▶ [GIVEN EXERCISE] Copy each line containing the word "Blender" from the records that follow, please.
-=-=-=-=-
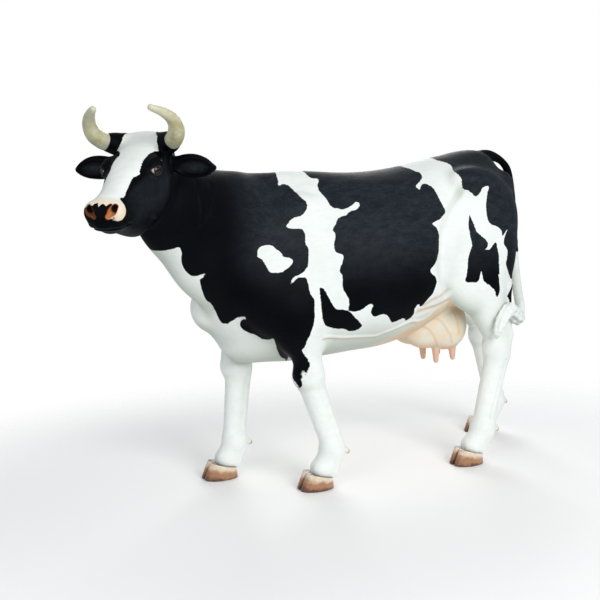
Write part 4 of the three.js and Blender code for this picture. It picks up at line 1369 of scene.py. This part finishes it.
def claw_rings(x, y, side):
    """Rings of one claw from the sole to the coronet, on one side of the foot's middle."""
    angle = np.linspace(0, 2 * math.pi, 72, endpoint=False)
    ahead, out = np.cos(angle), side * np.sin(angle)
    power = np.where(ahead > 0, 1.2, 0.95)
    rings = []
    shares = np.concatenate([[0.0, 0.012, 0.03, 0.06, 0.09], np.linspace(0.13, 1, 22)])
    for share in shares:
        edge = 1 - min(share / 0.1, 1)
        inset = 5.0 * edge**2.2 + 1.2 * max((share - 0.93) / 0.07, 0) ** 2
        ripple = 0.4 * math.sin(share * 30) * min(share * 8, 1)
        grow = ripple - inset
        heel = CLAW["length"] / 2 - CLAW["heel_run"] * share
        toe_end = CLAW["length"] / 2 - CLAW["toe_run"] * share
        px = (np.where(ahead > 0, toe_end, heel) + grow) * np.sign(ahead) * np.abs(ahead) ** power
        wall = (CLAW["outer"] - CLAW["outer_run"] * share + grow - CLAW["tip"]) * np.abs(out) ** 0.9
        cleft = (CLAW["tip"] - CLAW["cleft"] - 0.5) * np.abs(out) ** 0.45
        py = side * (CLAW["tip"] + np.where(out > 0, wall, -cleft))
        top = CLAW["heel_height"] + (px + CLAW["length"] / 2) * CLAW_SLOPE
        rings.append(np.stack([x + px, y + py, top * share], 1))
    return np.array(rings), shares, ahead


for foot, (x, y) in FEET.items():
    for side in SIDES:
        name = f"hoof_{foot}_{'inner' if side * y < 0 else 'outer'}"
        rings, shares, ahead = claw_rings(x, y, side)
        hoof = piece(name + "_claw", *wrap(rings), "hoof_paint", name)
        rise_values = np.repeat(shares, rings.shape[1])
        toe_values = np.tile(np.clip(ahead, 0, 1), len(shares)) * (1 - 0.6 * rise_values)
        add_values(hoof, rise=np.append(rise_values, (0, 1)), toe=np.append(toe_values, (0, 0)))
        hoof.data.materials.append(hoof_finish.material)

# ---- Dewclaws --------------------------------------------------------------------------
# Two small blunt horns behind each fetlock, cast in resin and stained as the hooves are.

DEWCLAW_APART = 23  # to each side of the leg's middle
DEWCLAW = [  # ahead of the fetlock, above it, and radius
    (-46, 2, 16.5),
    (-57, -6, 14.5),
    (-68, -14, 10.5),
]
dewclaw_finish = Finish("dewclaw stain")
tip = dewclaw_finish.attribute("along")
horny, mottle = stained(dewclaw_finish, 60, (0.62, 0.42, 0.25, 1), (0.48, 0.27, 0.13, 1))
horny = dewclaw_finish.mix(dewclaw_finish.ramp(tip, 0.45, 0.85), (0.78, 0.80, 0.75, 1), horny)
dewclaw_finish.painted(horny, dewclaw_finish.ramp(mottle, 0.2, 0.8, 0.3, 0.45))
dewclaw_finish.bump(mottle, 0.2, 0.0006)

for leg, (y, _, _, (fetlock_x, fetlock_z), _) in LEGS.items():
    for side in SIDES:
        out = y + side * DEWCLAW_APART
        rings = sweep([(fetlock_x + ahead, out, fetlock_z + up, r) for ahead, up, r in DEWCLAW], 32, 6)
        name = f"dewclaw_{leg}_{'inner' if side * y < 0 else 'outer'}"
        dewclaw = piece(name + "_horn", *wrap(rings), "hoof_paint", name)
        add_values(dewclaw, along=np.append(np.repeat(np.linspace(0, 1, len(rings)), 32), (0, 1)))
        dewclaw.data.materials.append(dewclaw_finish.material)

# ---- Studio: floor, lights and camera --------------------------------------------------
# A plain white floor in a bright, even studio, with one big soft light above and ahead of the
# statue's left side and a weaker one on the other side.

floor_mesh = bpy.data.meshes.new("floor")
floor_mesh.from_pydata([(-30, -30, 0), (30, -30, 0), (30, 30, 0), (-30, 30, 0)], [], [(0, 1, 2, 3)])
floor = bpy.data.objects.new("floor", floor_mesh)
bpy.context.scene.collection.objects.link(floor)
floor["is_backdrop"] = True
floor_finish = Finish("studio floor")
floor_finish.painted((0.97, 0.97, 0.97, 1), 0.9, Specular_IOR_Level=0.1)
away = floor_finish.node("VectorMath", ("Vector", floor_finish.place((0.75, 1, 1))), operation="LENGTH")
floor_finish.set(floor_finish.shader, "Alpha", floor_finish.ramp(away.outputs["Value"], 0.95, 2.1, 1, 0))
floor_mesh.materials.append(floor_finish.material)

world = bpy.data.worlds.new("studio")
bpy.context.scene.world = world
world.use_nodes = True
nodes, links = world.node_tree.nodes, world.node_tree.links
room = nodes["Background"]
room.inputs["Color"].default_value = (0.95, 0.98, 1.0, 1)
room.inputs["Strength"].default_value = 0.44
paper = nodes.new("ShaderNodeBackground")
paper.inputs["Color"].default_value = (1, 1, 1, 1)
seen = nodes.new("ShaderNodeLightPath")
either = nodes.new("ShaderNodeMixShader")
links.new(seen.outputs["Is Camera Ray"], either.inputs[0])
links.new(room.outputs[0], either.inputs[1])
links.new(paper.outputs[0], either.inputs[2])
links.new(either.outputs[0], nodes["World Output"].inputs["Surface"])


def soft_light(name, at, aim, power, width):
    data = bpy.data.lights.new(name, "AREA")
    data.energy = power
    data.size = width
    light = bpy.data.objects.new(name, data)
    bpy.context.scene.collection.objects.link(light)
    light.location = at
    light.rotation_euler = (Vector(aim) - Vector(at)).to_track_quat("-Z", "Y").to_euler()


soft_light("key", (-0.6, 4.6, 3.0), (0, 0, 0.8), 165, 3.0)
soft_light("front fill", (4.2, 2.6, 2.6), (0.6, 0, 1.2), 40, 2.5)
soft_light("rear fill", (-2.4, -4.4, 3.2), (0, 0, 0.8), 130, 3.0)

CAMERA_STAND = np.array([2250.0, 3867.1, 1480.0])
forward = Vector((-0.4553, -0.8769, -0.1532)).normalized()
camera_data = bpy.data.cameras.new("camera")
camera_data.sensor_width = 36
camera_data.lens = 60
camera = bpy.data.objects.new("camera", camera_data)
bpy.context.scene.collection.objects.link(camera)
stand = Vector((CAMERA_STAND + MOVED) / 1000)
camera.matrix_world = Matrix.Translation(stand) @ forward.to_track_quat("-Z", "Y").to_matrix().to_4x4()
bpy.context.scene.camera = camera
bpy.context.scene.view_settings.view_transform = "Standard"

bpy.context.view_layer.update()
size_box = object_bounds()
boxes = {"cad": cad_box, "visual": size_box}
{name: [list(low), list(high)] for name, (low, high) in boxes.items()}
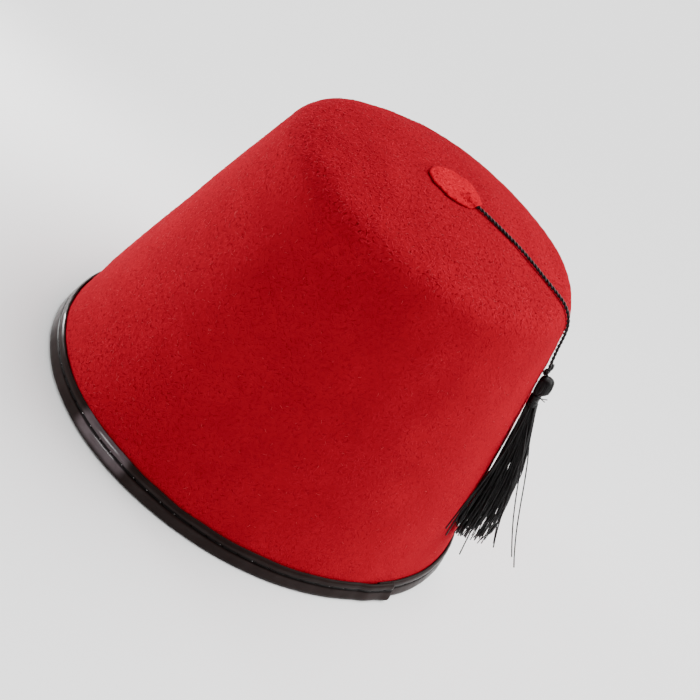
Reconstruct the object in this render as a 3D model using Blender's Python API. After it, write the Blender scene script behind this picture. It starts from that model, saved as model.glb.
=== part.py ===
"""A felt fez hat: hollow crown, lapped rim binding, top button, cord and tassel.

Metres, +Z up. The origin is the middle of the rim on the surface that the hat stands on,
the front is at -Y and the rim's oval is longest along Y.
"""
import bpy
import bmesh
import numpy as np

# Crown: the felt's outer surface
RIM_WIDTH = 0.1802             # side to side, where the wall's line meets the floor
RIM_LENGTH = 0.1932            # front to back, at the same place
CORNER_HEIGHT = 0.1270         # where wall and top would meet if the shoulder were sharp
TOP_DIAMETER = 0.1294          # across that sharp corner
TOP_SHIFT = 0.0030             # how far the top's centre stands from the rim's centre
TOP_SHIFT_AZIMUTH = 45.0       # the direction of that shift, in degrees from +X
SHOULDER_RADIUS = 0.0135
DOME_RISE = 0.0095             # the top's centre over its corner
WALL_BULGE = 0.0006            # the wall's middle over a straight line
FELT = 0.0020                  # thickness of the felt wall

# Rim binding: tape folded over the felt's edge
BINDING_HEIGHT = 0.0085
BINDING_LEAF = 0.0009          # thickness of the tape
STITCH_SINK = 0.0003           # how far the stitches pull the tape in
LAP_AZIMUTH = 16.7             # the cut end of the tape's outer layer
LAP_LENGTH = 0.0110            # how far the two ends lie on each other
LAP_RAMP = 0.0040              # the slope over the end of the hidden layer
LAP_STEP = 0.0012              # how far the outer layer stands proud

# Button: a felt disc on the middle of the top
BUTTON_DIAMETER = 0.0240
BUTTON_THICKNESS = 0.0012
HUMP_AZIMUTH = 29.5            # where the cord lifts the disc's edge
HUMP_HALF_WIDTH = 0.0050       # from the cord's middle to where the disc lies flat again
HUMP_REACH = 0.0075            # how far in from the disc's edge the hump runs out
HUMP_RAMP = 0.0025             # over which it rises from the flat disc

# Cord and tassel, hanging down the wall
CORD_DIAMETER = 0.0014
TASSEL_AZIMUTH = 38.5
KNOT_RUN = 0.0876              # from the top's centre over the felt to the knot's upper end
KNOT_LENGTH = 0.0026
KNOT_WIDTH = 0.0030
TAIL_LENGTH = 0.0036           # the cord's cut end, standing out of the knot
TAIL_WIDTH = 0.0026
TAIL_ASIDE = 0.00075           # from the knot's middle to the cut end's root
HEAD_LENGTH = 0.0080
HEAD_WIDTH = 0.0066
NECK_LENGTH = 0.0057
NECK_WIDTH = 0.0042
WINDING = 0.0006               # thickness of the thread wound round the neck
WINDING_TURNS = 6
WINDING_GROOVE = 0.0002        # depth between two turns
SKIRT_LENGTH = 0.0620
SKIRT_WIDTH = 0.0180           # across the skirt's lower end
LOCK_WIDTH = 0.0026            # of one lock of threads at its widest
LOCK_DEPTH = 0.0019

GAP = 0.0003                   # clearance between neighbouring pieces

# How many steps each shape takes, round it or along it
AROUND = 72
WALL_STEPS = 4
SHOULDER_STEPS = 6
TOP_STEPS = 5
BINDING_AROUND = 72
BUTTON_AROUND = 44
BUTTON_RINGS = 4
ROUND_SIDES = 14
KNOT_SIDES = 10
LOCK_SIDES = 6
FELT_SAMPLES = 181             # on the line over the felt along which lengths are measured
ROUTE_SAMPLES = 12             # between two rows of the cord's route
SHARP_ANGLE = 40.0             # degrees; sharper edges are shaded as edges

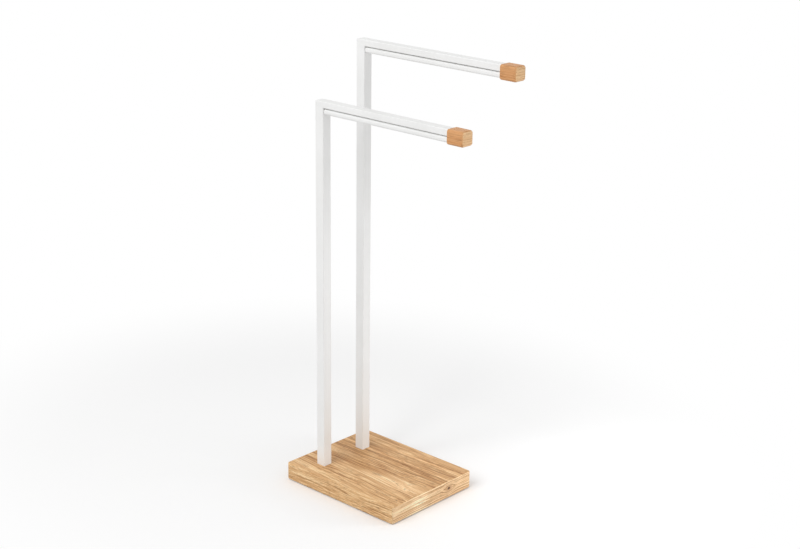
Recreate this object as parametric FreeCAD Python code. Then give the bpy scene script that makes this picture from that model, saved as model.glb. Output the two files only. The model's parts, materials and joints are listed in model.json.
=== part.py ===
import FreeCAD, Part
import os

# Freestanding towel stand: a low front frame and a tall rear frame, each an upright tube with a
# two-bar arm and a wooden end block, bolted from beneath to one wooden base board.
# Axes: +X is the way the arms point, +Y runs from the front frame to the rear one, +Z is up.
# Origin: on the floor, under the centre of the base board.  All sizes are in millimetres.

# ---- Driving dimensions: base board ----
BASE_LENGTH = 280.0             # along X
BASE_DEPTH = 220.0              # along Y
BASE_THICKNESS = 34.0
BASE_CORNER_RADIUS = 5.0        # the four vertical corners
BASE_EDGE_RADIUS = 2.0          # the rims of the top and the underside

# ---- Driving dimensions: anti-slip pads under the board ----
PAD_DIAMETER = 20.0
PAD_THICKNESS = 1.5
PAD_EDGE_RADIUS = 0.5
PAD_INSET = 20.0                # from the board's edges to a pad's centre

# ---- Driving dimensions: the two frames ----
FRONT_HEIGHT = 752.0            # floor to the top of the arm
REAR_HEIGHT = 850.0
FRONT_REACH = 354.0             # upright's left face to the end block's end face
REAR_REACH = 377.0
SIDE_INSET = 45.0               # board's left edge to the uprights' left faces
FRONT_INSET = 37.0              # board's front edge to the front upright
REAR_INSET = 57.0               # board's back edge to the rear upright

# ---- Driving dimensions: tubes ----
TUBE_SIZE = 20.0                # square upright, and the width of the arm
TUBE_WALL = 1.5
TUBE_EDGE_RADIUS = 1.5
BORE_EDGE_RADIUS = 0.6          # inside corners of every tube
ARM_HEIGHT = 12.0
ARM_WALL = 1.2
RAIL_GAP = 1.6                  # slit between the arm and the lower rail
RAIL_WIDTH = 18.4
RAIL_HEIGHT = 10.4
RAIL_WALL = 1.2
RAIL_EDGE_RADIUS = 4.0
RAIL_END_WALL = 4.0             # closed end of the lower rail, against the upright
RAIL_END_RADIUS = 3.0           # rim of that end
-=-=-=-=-
▶ [EXERCISE SOLUTION]
Write part 4 of the three.js and Blender code for this picture. It picks up at line 1369 of scene.py. This part finishes it.
Reconstruct the object in this render as a 3D model using Blender's Python API. After it, write the Blender scene script behind this picture. It starts from that model, saved as model.glb.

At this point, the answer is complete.